Wednesday, 5 November 2014
Can I improve my students' memory?
Treading of dangerous waters, here. But the following is a distillation of what I have read and hopefully understood about memory.
At some point your children will take exams and the more they can remember, facts and processes - know what and know hoy - the better they are likely to do in the exam, other things being equal.
It is important to be clear about two stages relating to memory.
The first is one that many teachers will already do well. Getting the stuff in. This starts with the teacher being very clear about what the student is to learn. Do they really need to hear, and potentially learn, that interesting story you always tell when teaching the topic? Really? I know you enjoy it and your children may well laugh but is it time well spent? Would it have been better to repeat the work in a different way rather than add a piece of narrative that is loosely connected to the thing you want them to learn?
That does not mean there should be no stories. Stories have a very special place in relation to learning. Stories seem to be privileged as routes into the brain. Stories place facts in a sequence and relate items together. Stories can change facts into understanding - or at least begin that process for our learners.
So the first feature of improving the memory of students is to be sure they receive the information they need. As rich as it needs to be and no more. If we think of this as a process model we want to refine the input so that what is presented is as accurate and complete as can be.
I do not mean spoon feeding nor rote learning. Both have their place in very specific setting but in general they will not lead to quality learning per se. There are reasons to make the learning a little more difficult that one might at first choose. Make the learners work a little harder to comprehend and their learning will be enhanced. Perhaps this works by priming their brain to activate the areas they already know which will relate to the new learning. There is some evidence that asking students to try to solve problems that they do not quite have all the required knowledge for enhances the learning hen that new knowledge is presented. Which knowledge we should present in this way and how often we should do this is a matter of professional judgement. I can see it would work for those students who were well motivated and somewhat tantalised by the puzzle aspects of such learning. But it could also be the case that some did not really try, knowing that they did not yet have enough information to resolve the puzzle. It might annoy some students who feel that the teacher should be providing the knowledge first.
Given the teacher is providing the knowledge to students the ability to explain clearly is paramount. Great teachers give great explanations. They pace the explanation that provides pace, possibly just a little faster than the students can easily manage but not so fast that they are lost. Make them work for it. Great explanations may well be a knife edge and that is difficult to define. Presenting work that is at the time just outside the student yet expecting them to keep up could be seen as an exemplification of high expectations. 'I know you can do this' is an attitude great teachers display to their students. Not dumbing down as this could be come just spoon feeding where the students do little thinking about the new knowledge as it is presented. Robert Bjork describes these as 'desirable difficulties'. It is very well worth reading the details and watching the videos.

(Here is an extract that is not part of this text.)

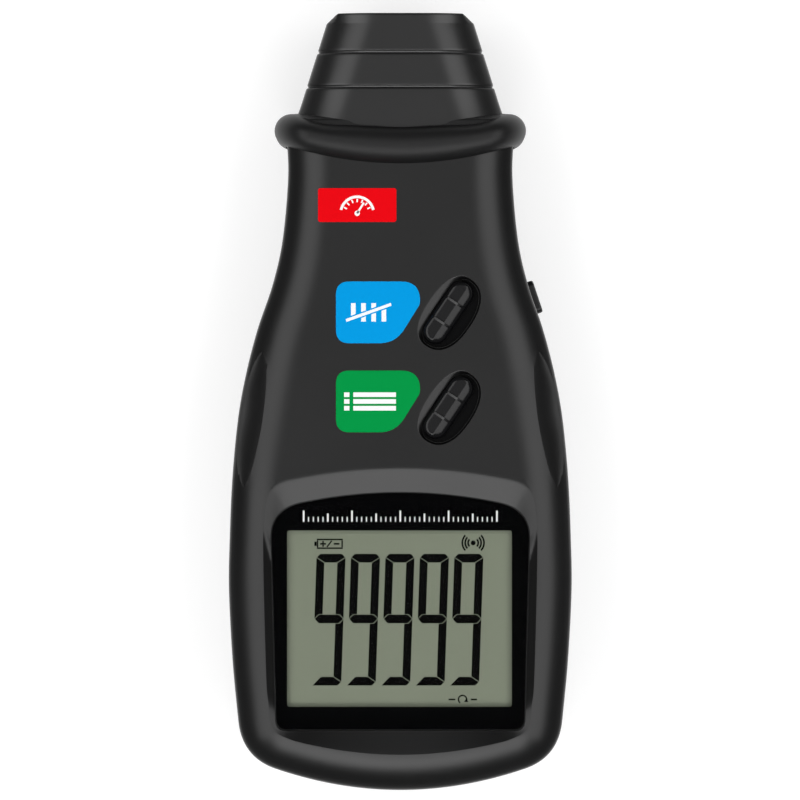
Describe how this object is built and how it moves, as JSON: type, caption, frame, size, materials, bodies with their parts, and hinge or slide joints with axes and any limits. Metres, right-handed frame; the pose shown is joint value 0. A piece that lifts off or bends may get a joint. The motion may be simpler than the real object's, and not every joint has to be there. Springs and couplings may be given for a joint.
{
  "type": "laser tachometer",
  "caption": "Handheld laser tachometer: waisted dark case, tapered optical nose behind a round bead, LCD window, slanted press keys, side measure key and sliding battery door.",
  "frame": {"origin": "on the surface that the instrument lies on, under the middle of its bounding box", "axes": "+Z out of the display face, +Y towards the nose along the beam, +X towards the side of the measure key"},
  "size_m": [0.071, 0.161, 0.0375],
  "materials": {
    "case_black": "moulded, fine grain",
    "door_black": "moulded, fine grain",
    "nose_black": "moulded, satin",
    "bead_black": "satin rubber",
    "filter_red": "gloss",
    "window_black": "gloss, printed border",
    "lcd_glass": "satin",
    "white_plastic": "moulded",
    "strip_rubber": "matt",
    "key_black": "gloss",
    "steel": "plated",
    "switch_black": "matt",
    "label_blue": "printed film",
    "label_green": "printed film",
    "label_red": "printed film",
    "board_green": "solder mask",
    "chip_black": "matt",
    "capacitor_blue": "sleeved",
    "brass": "turned",
    "clear_glass": "polished",
    "lead_red": "insulated wire",
    "battery_steel": "printed sleeve"
  },
  "bodies": {
    "case": {"front_case": "case_black", "rear_case": "case_black", "nose_cone": "nose_black", "collar_ring": "bead_black", "front_filter": "filter_red", "display_window": "window_black", "lcd_cell": "lcd_glass", "lcd_frame": "white_plastic", "contact_strips": "strip_rubber", "total_switch": "switch_black", "memory_switch": "switch_black", "measure_switch": "switch_black", "total_label": "label_blue", "memory_label": "label_green", "badge_label": "label_red", "main_board": "board_green", "controller_chip": "chip_black", "quartz_crystal": "steel", "board_capacitors": "capacitor_blue", "board_screws": "steel", "case_screws": "steel", "optics_holder": "switch_black", "optics_screws": "steel", "laser_barrel": "brass", "laser_lens": "clear_glass", "laser_diode": "steel", "laser_leads": "lead_red", "collecting_lens": "clear_glass", "photo_sensor": "chip_black", "sensor_board": "board_green", "board_link": "switch_black", "battery": "battery_steel", "battery_terminals": "steel", "battery_snap": "switch_black", "snap_contacts": "steel", "battery_leads": "lead_red"},
    "total_button": {"total_key": "key_black", "total_plunger": "steel"},
    "memory_button": {"memory_key": "key_black", "memory_plunger": "steel"},
    "measure_button": {"measure_key": "key_black", "measure_plunger": "steel"},
    "door": {"battery_door": "door_black"}
  },
  "joints": [
    {"name": "total_press", "type": "slide", "parent": "case", "child": "total_button", "axis": [0, 0, -1], "range_m": [0, 0.0005], "stiffness_N_per_m": 2500, "springref_m": -0.0004},
    {"name": "memory_press", "type": "slide", "parent": "case", "child": "memory_button", "axis": [0, 0, -1], "range_m": [0, 0.0005], "stiffness_N_per_m": 2500, "springref_m": -0.0004},
    {"name": "measure_press", "type": "slide", "parent": "case", "child": "measure_button", "axis": [-0.9489, -0.3156, 0], "range_m": [0, 0.0005], "stiffness_N_per_m": 2500, "springref_m": -0.0004},
    {"name": "door_slide", "type": "slide", "parent": "case", "child": "door", "axis": [0, -1, 0], "range_m": [0, 0.07]}
  ]
}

So we have carefully selected what is to be learned and we have constructed the explanation phase using the ideas of Robert Bjork. Our children surely know what they need to know. Sadly no. In most schools the above is often well done. In some classrooms too much emphasis is placed on discovery type learning. What these teacher probably believe is that children who 'discover' the knowledge will understand if better that 'being told'. The evidence is that this is not true. At best children understand as well and in many cases they will not know as well. The major disadvantage for all children is that the discovery process takes so much longer. The second issue is that disadvantaged children do considerably less well than more advantaged children. The Matthew Effect prevails.
The second matter is to do with what, in my view, is less well done by many teachers. Once learned, ie in one's brain, there is a need to practise recall. if we cannot recall then we cannot truly say something, in the academic sense, has been learned. The recall needs to be, as dog trainers know, proofed. I am in no way suggesting children are dogs other than to say that dogs trainers and good owners know that their dog needs to be taught to, say, sit in as many different environments and with as many different distractors as possible.
In multiple choice question parlance the wrong answers are called distractors. They are there to distract. The learning must be as secure as possible. So present children with answers that are similar, more similar as they become more secure. Make sure they are answering from their knowledge rather than using other clues. (Other clues are fine once we know they are secure in their learning.)
Testing, children testing the extent to which they know something, is an underused technique to aid memory. Not an important test like the one to decide which set you are in for GCSE physics but low stakes, the outcome is for you to know what you now need to relearn type of tests. We need lots of these. Short tests where the feedback allows a child to realise what he/she knows and does not know. If possible to know why they don't know whatever has been tested. Proper diagnostic testing. Teachers can write these tests. They do not have to be something external but it does require some thought if the test outcome is to be more than a simple list of what the child has answered correctly and what incorrectly. Write the test so that the outcome is for the child and not for the teacher to be able to record a mark.
So clarity of input and checking of what has been properly learned will support memory and recall.